There could be a different Gophers backcourt rotation forming than the one we saw for the first 13 games — the one we saw before their biggest victory of the season.
It’s been no secret Richard Pitino has been frustrated with the inconsistency of Isaiah Washington. The coach didn’t let that hold the Gophers back, turning point guard over to Amir Coffey. The junior quickly grew into the role and now leads the Big Ten in scoring in conference play at 24 points per game.
Washington, a four-star recruit from New York City, went from being Coffey’s backup to not playing at all in Thursday’s road victory over then-No. 22 Wisconsin, the Gophers’ first in Madison since 2009. So does that mean Washington rarely sees the court moving forward?
“It’s not like he’s being buried on the bench,” Pitino said. “That doesn’t mean Isaiah is not going to play anymore.”
The backcourt of Coffey, senior Dupree McBrayer and freshman Gabe Kalscheur worked well against the Badgers, though, and graduate transfer Brock Stull was the main spark off the bench. We will see if Pitino sticks with this rotation Tuesday, when Maryland visits Williams Arena.
You could make the case the Gophers (12-2, 2-1 Big Ten) played better without Washington, especially defensively. Still, Pitino has to decide if the 6-1 sophomore’s playmaking ability — last month he had 22 assists in a two-game span — is worth more than having Stull’s maturity and experience on the floor.
“If [Stull’s] playing well, it’s very hard to play 9-10 guys,” Pitino said. “I thought he was adjusting well throughout the course of the game. I thought the game fit him. That’s why Isaiah didn’t play.”
Washington had been better statistically than Stull in the first 13 games, based on scoring average (5.2 to 2.2), rebounds (2.2 to 1.0), assists (team-high 4.1 to 0.6) and minutes (18.2 to 10.3), but not in three-point shooting (13.8 percent to 60 percent).
The 6-4 Stull had played on a team that had won at Wisconsin before, though — with Wisconsin-Milwaukee in December 2015. His three-point shooting (8-for-12 this season) and poise in big games are areas the Gophers need help. Stull’s six points on back-to-back threes in the second half were critical in staving off Wisconsin’s comeback. His season-high 22 minutes might not be just a one-time thing.
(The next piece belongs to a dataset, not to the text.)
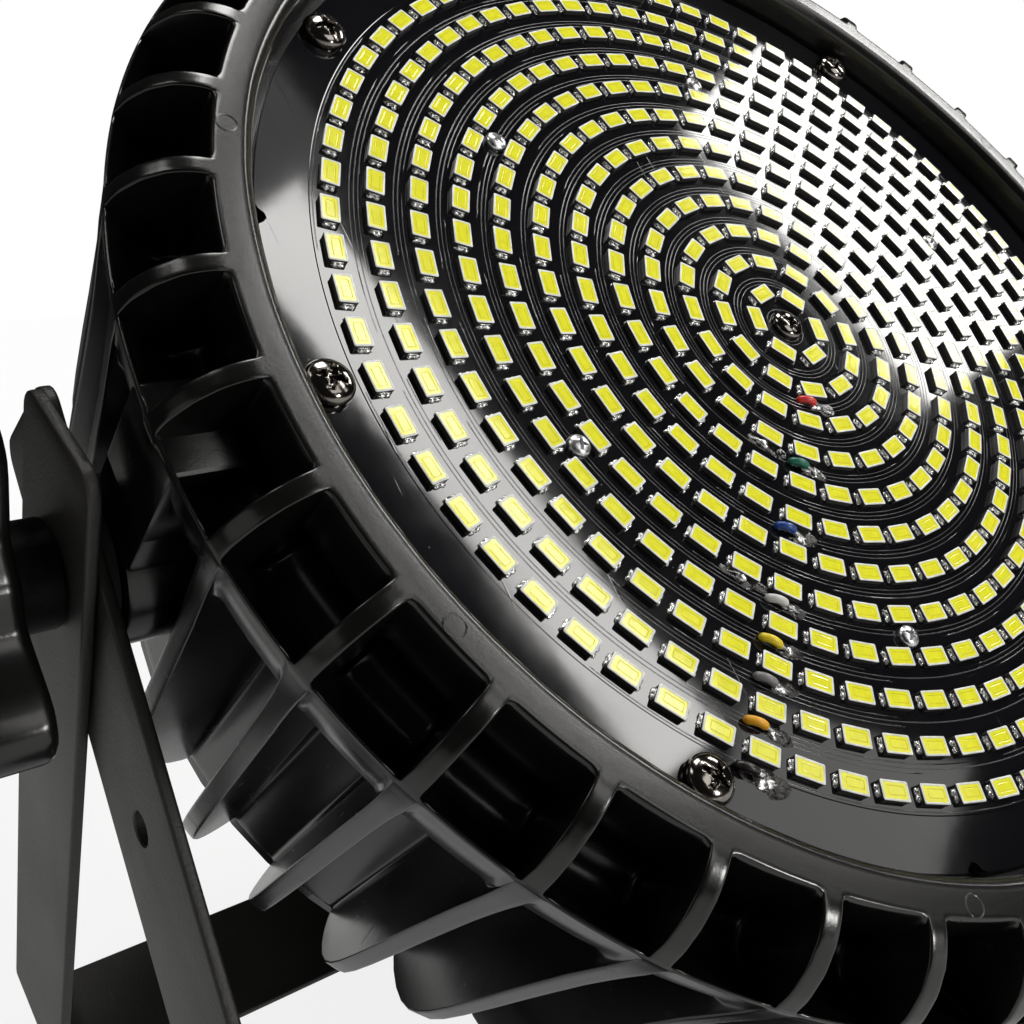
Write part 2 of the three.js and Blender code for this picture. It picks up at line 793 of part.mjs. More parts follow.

“I think now is where I need to be,” Stull said Monday. “Me and coach, we talked before the season. Our target point was like Jan. 1, ready for Big Ten play to have everything click. Just to get where I needed to be physically and mentally with the team and all the reps.”
McBrayer and Stull are roommates, so their chemistry carries over to the game in the backcourt. There’s also a sense of urgency being seniors who have one last chance to make the NCAA tournament.
“We got a really good win, so we can’t settle,” said McBrayer, who scored 14 points and had two crucial late steals Thursday. “We want to be great. We want to win the Big Ten. That’s the goal. Make it to the NCAA tournament. Remembering those goals every day is the key.”
Coffey stepping up to replace Nate Mason as the point guard and go-to scorer helps the Gophers’ chances of meeting those goals. The former Hopkins standout had 15 of his 21 points in the first half at Wisconsin, and he had a career-best 32 points, to go with six rebounds and six assists, in the Gophers’ previous Big Ten game, a Dec. 5 victory over Nebraska.
It’s uncertain whether it will be Stull or Washington getting the most minutes Tuesday to help Coffey and Co. in the backcourt, but the Gophers obviously want to recreate the success they had against the Badgers.
“We’re going to need that,” Coffey said. “The guys off the bench have to be ready, because anytime could be your time.”